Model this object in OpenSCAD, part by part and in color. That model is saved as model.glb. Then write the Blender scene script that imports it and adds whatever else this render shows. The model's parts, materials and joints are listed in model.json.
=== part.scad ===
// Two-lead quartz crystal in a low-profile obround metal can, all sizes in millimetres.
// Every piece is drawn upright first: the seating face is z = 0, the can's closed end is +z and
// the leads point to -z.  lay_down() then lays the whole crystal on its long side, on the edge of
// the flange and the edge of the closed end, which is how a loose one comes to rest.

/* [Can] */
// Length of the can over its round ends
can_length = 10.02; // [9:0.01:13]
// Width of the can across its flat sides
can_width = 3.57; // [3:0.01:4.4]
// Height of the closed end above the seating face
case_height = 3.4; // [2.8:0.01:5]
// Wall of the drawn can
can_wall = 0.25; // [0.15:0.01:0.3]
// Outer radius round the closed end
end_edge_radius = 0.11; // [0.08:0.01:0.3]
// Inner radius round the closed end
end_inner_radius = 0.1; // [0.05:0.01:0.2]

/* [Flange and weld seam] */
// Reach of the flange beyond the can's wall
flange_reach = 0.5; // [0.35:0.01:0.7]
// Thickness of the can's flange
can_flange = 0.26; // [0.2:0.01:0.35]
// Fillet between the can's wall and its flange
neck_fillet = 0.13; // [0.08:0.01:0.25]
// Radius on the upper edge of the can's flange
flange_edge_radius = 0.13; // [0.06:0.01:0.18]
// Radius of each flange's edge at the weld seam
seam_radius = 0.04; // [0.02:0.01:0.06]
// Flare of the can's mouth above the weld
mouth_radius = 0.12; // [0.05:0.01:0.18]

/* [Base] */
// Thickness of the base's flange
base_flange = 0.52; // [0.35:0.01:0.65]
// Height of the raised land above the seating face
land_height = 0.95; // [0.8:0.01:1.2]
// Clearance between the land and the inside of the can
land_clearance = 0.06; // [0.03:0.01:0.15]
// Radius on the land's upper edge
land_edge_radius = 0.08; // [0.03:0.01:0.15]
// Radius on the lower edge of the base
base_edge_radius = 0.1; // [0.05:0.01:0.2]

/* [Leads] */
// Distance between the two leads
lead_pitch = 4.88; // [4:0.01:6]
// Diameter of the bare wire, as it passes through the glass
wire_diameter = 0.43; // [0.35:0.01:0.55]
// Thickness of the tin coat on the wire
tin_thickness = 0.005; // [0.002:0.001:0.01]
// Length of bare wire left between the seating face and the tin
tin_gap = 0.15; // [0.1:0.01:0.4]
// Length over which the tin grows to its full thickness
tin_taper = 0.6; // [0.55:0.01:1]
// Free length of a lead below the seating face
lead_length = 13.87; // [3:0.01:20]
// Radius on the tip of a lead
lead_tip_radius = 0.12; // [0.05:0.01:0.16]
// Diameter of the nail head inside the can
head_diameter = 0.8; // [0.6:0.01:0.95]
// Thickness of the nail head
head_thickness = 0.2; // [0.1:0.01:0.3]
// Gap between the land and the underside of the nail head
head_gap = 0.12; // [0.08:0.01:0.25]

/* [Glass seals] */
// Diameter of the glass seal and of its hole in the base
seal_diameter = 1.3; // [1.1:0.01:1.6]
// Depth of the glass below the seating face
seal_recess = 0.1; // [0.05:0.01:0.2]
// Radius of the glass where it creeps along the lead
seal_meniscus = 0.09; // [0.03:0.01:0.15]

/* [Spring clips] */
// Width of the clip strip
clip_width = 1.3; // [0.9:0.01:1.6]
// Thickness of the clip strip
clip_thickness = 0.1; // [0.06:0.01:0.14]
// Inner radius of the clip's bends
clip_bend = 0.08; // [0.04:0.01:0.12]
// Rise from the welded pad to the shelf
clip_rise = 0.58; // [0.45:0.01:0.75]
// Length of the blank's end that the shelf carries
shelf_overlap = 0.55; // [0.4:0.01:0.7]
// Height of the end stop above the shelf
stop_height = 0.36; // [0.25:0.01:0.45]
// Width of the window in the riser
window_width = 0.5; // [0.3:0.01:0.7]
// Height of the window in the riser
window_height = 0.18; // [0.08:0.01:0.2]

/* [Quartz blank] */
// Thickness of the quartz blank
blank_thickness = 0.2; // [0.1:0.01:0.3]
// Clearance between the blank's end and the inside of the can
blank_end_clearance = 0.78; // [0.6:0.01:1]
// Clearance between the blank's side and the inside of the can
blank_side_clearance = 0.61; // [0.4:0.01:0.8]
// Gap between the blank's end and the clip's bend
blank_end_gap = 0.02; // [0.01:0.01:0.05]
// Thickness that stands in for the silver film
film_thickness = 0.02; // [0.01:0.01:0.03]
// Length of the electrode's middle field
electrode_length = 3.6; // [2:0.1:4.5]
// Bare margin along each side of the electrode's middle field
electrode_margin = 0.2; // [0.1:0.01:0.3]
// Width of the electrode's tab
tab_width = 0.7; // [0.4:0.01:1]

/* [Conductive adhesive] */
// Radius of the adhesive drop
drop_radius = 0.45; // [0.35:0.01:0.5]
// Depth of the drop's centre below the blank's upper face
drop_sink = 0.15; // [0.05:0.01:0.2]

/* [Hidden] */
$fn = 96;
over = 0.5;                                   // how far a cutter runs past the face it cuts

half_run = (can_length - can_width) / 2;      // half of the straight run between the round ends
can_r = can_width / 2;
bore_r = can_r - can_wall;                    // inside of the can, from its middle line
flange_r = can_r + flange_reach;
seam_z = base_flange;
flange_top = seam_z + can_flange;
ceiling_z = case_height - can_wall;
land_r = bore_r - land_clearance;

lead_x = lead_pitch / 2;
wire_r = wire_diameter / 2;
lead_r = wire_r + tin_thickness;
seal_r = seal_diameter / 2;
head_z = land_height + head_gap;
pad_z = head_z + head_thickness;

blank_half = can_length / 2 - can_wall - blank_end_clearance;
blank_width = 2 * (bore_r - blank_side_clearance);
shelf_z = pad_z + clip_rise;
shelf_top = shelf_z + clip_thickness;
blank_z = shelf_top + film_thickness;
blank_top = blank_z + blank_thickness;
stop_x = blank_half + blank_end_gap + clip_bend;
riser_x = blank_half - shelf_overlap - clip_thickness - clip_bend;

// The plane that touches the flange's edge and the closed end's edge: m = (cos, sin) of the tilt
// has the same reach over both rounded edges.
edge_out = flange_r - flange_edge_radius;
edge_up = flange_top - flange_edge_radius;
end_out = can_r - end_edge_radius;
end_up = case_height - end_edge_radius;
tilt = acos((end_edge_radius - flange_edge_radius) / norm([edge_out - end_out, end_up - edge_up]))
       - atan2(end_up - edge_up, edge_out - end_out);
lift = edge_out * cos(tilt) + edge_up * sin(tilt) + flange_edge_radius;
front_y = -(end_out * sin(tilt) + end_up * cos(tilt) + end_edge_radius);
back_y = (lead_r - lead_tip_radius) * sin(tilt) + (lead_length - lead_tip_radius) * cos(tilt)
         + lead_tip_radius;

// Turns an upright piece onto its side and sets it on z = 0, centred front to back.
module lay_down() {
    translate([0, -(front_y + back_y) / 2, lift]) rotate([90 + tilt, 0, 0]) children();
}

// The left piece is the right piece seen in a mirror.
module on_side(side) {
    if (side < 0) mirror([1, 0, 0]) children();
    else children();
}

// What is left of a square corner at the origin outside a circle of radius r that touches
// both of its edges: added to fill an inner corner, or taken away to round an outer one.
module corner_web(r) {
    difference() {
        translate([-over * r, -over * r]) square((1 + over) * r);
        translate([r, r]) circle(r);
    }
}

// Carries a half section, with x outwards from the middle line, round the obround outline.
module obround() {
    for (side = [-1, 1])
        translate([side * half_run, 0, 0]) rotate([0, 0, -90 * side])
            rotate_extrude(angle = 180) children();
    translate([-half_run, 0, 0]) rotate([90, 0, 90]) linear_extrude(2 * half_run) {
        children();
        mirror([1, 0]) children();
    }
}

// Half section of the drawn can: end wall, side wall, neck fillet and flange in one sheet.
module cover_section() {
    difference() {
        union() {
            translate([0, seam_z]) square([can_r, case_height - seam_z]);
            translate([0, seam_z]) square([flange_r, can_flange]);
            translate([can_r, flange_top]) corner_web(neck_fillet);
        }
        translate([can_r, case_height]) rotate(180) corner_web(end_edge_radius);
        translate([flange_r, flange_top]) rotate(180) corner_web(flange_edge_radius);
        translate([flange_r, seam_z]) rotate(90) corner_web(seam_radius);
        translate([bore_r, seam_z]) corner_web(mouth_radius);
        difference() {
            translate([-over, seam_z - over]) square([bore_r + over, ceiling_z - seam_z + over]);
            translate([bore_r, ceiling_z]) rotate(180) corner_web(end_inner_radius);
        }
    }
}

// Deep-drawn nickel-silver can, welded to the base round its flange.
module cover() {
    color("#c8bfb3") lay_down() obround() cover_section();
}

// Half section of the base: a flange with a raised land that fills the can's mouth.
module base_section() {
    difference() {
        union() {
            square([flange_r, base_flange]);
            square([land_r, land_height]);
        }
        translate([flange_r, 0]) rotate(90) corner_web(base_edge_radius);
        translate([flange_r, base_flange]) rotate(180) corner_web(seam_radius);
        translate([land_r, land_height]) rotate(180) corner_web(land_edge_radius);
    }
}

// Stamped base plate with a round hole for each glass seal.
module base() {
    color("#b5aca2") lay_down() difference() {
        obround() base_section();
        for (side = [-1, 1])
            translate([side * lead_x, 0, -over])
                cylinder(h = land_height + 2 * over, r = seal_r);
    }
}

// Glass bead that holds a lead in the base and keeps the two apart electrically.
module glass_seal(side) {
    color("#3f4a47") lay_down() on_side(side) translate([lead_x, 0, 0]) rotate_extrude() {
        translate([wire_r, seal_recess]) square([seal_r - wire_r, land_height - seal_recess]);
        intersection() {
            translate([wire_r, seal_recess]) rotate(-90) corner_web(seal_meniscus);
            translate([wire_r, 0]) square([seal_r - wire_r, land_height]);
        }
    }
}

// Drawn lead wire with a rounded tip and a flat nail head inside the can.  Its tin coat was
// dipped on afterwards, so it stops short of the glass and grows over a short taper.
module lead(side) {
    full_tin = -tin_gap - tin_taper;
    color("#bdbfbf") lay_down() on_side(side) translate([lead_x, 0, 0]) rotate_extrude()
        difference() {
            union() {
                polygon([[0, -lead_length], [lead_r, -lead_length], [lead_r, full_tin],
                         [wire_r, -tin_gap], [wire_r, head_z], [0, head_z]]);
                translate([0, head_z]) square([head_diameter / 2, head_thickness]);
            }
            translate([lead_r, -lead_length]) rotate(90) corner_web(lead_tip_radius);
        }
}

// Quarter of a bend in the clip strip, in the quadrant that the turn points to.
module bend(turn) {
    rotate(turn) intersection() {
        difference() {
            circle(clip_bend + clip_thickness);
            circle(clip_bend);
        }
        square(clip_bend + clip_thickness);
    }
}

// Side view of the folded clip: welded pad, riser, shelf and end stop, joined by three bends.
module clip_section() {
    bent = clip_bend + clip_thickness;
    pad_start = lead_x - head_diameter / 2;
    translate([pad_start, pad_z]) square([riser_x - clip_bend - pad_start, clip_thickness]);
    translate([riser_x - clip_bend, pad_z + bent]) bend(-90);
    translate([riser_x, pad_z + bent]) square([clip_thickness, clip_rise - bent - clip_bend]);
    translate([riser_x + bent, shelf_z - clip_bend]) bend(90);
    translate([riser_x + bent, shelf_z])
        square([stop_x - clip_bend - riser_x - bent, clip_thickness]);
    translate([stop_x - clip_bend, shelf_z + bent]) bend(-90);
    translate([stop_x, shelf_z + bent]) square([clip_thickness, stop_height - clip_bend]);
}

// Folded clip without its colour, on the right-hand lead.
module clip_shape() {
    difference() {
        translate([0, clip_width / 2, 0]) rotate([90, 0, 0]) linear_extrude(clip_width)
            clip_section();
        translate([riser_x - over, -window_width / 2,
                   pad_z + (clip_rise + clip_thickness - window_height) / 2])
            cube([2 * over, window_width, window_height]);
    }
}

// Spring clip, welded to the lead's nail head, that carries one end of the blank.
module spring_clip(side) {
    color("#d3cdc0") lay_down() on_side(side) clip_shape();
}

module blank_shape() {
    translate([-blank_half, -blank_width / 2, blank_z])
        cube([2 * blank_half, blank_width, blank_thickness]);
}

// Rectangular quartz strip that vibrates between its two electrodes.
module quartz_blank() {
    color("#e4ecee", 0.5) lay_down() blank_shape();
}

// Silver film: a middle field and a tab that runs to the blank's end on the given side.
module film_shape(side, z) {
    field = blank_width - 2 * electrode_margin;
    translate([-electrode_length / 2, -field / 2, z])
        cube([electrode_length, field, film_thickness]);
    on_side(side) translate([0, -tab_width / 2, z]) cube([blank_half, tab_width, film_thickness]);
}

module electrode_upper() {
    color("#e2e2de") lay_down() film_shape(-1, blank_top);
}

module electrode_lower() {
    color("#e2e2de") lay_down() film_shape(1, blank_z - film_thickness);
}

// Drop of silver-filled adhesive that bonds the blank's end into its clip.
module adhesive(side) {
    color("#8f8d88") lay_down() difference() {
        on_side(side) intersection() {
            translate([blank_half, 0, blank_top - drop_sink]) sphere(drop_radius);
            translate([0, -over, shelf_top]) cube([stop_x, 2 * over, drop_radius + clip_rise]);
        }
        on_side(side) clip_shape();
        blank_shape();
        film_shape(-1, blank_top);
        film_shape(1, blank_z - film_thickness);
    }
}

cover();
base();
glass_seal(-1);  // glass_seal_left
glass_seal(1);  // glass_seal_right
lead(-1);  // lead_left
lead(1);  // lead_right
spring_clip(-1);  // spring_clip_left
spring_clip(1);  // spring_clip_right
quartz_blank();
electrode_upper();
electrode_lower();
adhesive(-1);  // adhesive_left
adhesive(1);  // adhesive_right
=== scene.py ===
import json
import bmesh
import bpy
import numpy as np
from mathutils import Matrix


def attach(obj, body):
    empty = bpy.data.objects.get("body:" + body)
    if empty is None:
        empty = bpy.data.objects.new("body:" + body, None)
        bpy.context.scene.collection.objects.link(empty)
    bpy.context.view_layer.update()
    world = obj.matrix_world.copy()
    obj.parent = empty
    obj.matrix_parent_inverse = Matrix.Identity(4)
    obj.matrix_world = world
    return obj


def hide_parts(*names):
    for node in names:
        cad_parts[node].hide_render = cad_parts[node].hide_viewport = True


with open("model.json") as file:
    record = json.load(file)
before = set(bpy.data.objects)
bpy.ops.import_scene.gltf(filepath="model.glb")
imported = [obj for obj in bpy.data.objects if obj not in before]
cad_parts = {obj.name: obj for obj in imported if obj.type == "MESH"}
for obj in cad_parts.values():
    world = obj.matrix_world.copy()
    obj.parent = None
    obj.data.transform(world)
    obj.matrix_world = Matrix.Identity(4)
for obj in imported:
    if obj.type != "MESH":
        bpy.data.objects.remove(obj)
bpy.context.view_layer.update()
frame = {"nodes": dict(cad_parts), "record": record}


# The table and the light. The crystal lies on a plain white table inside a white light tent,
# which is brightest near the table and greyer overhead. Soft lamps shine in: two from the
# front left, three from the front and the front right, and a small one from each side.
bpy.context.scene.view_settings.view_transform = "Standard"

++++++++

SHORT PROBLEM
Emit verbatim the lines running from the one with "record = json.load(file)" through the last line of the data, both endpoints inclusive.

COMPLETED TASK
    record = json.load(file)
before = set(bpy.data.objects)
bpy.ops.import_scene.gltf(filepath="model.glb")
imported = [obj for obj in bpy.data.objects if obj not in before]
cad_parts = {obj.name: obj for obj in imported if obj.type == "MESH"}
for obj in cad_parts.values():
    world = obj.matrix_world.copy()
    obj.parent = None
    obj.data.transform(world)
    obj.matrix_world = Matrix.Identity(4)
for obj in imported:
    if obj.type != "MESH":
        bpy.data.objects.remove(obj)
bpy.context.view_layer.update()
frame = {"nodes": dict(cad_parts), "record": record}


# The table and the light. The crystal lies on a plain white table inside a white light tent,
# which is brightest near the table and greyer overhead. Soft lamps shine in: two from the
# front left, three from the front and the front right, and a small one from each side.
bpy.context.scene.view_settings.view_transform = "Standard"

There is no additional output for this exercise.